NewsJuly 8, 2026

New 401(k) Rule Kicks In for 2026: Roth-Only Catch-Up Contributions for Higher Earners

SECURE 2.0's mandatory Roth catch-up rule takes effect in 2026 for employees over 50 earning $150K+. Here's what small business owners running a 401(k) need to fix before year-end.

A provision of the SECURE 2.0 Act that’s been delayed twice is now actually in effect: as of January 1, 2026, employees age 50 or older who earned more than $150,000 in FICA wages the prior year can no longer make pre-tax catch-up contributions to a 401(k), 403(b), or governmental 457(b) plan. Their catch-up contributions must go into a Roth account instead. For small business owners who sponsor a retirement plan, this is a payroll and plan-document problem that needs attention now, not at year-end.

What happened

Under the new rule, workers who are 50 or older during the calendar year and earned above $150,000 in FICA wages in 2025 must make their catch-up contributions — both the standard $7,500 catch-up and the enhanced “super catch-up” of $11,250 available to those aged 60-63 — on a Roth basis only, according to a compliance summary from accounting firm Larson Gross. Employees at or below the $150,000 threshold can still choose pre-tax or Roth catch-up contributions as before. The rule doesn’t apply to self-employed individuals, K-1 partners, or IRAs.

The requirement was originally slated to take effect January 1, 2024, but the IRS granted transition relief pushing it back, with final regulations issued September 15, 2025. Mandatory compliance began January 1, 2026, though the IRS is allowing a “reasonable, good faith” compliance standard through the end of this year before stricter enforcement begins in 2027.

Critically, plans that don’t currently offer a Roth contribution option aren’t required to add one — but if they don’t, they’re barred from accepting any catch-up contributions from employees who cross the $150,000 threshold, effectively cutting off a benefit those employees previously had.

Why it matters

This isn’t optional guidance — it’s a plan compliance requirement, and the guidance is explicit that “the compliance obligation rests squarely with the employer.” Getting it wrong isn’t abstract: errors show up as incorrect W-2s and Form 1099-R reporting problems for the specific employees affected, which means an owner or bookkeeper who misses this could be looking at corrected tax forms for their higher-paid staff.

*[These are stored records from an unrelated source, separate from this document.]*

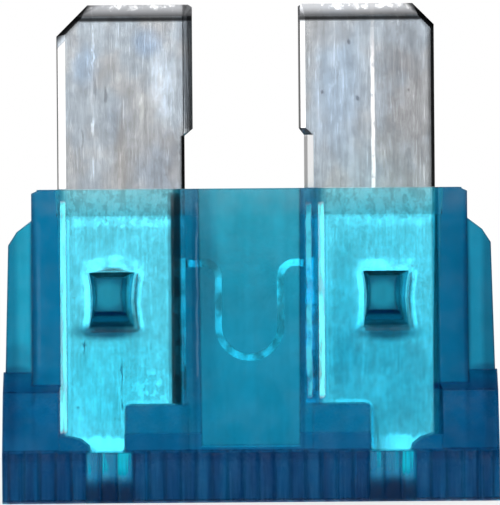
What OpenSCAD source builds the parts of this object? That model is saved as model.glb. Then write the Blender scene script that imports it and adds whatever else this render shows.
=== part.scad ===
// Automotive blade fuse, regular size: a stamped metal element with two flat terminals,
// held in a moulded see-through housing. It stands on the end face of its head, terminals up.
// X runs across the terminals, Y through the thickness, Z from the head's end face to the tips.

/* [Head] */
// Width across the head
head_w = 19.1; // [18.8:0.1:19.4]
// Thickness of the head over its grip ribs
head_t = 5.1; // [5:0.1:5.4]
// Height of the ribbed rim
rim_h = 1.95; // [1.7:0.05:2]
// Spacing of the grip ribs
rib_pitch = 0.605; // [0.5:0.005:0.8]
// How far a grip rib stands proud
rib_depth = 0.1; // [0.08:0.01:0.2]
// Height of the grip blocks at both ends of the head
ear_h = 5.05; // [4.8:0.05:5.4]
// Thickness of the grip blocks
ear_t = 4.7; // [4.5:0.1:4.9]
// Width of the test window in front of each terminal's tab
window_w = 1.8; // [1.5:0.1:1.9]
// Thickness of the test window
window_t = 2; // [1:0.1:2]

/* [Body] */
// Height of the housing
body_h = 12.05; // [11.8:0.05:12.4]
// Width of the body between its guide wings
body_w = 16.74; // [16.6:0.02:16.8]
// Thickness of the side bars
bar_t = 3.8; // [3.6:0.1:4]
// Thickness of the recessed panels over the terminals
panel_t = 2; // [1.9:0.05:2.3]
// Width of the raised middle that holds the fuse link
middle_w = 5.82; // [5.6:0.02:5.9]
// Thickness of the raised middle
middle_t = 4.3; // [4.1:0.1:4.5]
// Width across the guide wings
wing_w = 18.7; // [18.5:0.05:18.75]
// Thickness of the guide wings
wing_t = 2.2; // [1.8:0.1:2.4]
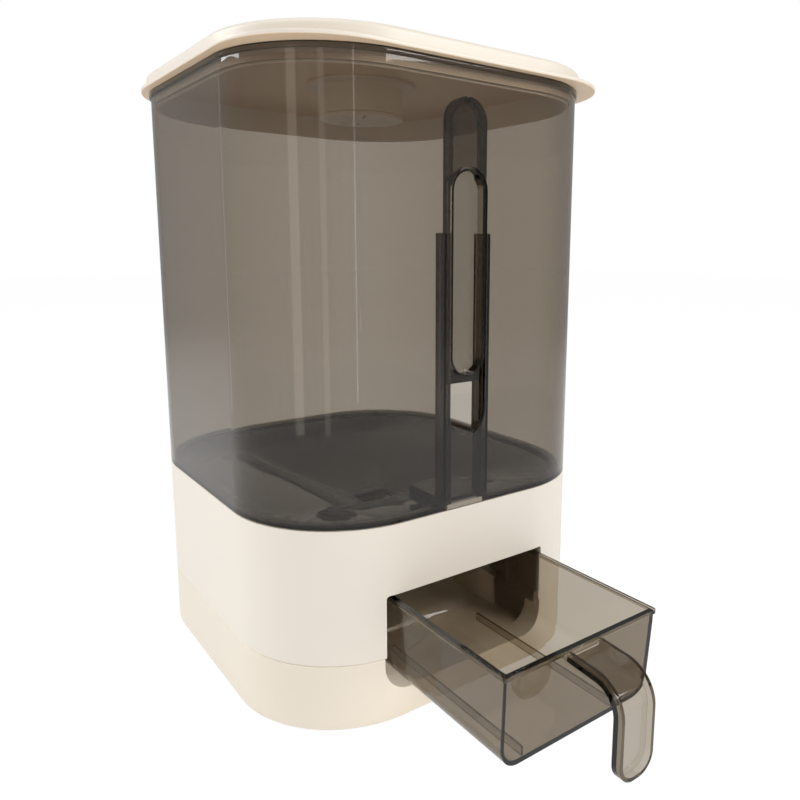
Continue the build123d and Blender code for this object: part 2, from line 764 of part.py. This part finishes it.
save(build_plinth(), "base_plinth", "wheat")
save(build_shell(), "base_shell", "wheat")
save(build_bed(), "drawer_bed", "wheat")
save(build_pads(), "foot_pads", "gray")
save(build_screws(), "base_screws", "gray")
save(build_tank(), "tank", "tan")
save(build_floor(), "tank_floor", "tan")
save(build_rails(), "slider_rails", "tan")
save(build_pivot(), "lever_pivot", "gray")
save(build_guides(), "shutter_guides", "white")
save(build_slider(), "outlet_slider", "tan")
save(build_crossbar(), "slider_crossbar", "white")
save(build_lever(), "outlet_lever", "white")
save(build_shutter(), "outlet_shutter", "white")
save(build_drawer(), "drawer_tub", "tan")
save(build_handle(), "drawer_handle", "tan")
save(build_lid(), "lid_shell", "wheat")
save(build_seal(), "lid_seal", "white")
save(build_cup(), "absorber_cup", "white")
save(build_cover(), "absorber_cover", "white")
save(build_pack(), "absorber_pack", "white")
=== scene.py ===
"""Looks of a rice dispenser: tinted tank and drawer, pale base and lid, in a plain pale studio."""

import logging
import math
from collections.abc import Callable
from dataclasses import dataclass, field
from enum import Enum

import bmesh
import bpy
from mathutils import Matrix, Vector


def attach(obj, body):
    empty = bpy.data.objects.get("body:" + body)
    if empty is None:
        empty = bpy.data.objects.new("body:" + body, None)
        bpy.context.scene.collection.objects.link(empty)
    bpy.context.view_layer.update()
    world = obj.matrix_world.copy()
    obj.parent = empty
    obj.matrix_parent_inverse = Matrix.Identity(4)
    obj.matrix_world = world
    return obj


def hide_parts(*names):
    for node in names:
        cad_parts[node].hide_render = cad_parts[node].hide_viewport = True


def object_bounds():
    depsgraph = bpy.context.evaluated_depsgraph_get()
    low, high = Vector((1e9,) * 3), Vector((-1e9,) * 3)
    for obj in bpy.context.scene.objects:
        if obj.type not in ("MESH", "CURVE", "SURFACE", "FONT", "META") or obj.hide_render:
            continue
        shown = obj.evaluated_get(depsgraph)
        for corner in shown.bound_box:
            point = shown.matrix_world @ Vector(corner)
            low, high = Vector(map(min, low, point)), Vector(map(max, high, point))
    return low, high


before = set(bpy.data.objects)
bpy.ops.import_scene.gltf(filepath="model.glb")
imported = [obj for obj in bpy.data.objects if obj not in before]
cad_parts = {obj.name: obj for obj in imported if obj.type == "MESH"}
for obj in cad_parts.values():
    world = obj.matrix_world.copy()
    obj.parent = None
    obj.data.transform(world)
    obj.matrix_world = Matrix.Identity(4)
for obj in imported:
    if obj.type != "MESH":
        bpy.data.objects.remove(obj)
CAD_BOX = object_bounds()

logging.basicConfig(level=logging.INFO, format="%(message)s")
LOG = logging.getLogger("dispenser")

PIXELS = 800                       # side of the square picture
MERGE_REACH = 0.000004             # metres within which a copy's loose corners are joined
FLAT_ANGLE = 0.4                   # degrees up to which neighbouring triangles are one face
SHARP_ANGLE = 38.0                 # degrees from which an edge is sharp and gets rounded
EDGE_STEPS = 2                     # steps of a rounded edge
WHITE = (1.0, 1.0, 1.0, 1.0)
Point = tuple[float, float, float]
Colour = tuple[float, float, float]


class Grain(Enum):
    """Surface texture of a moulding, as the scale of its pattern."""
    SATIN = 900.0
    SOFT = 500.0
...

What this means for small business owners

If you sponsor a 401(k) or similar plan and have any employees 50 or older earning above the $150,000 threshold, here’s the short list before year-end:

  • Confirm your plan has a Roth contribution feature. If it doesn’t, you’ll need to amend your plan document — the deadline referenced in current guidance is December 31, 2026.
  • Run a wage check now. Identify which employees crossed $150,000 in FICA wages in 2025, since that’s what determines 2026 treatment.
  • Loop in your payroll provider and recordkeeper. This is a payroll-system change, not just a plan-document change — test it before it affects a real paycheck.
  • Tell affected employees before their next catch-up contribution posts. A surprise shift from pre-tax to Roth changes their take-home pay and their tax picture; nobody wants to find out from a pay stub.

Even if you’re using the IRS’s good-faith compliance window through 2026, cleaning this up now is far cheaper than correcting W-2s in 2027.

The bottom line

The Roth catch-up mandate has been “coming soon” for two years — it’s here now, and the businesses that treat it as a today problem instead of a year-end scramble will avoid the messiest part: fixing tax forms after the fact. If you haven’t already, this is worth a conversation with your bookkeeper or payroll provider this month.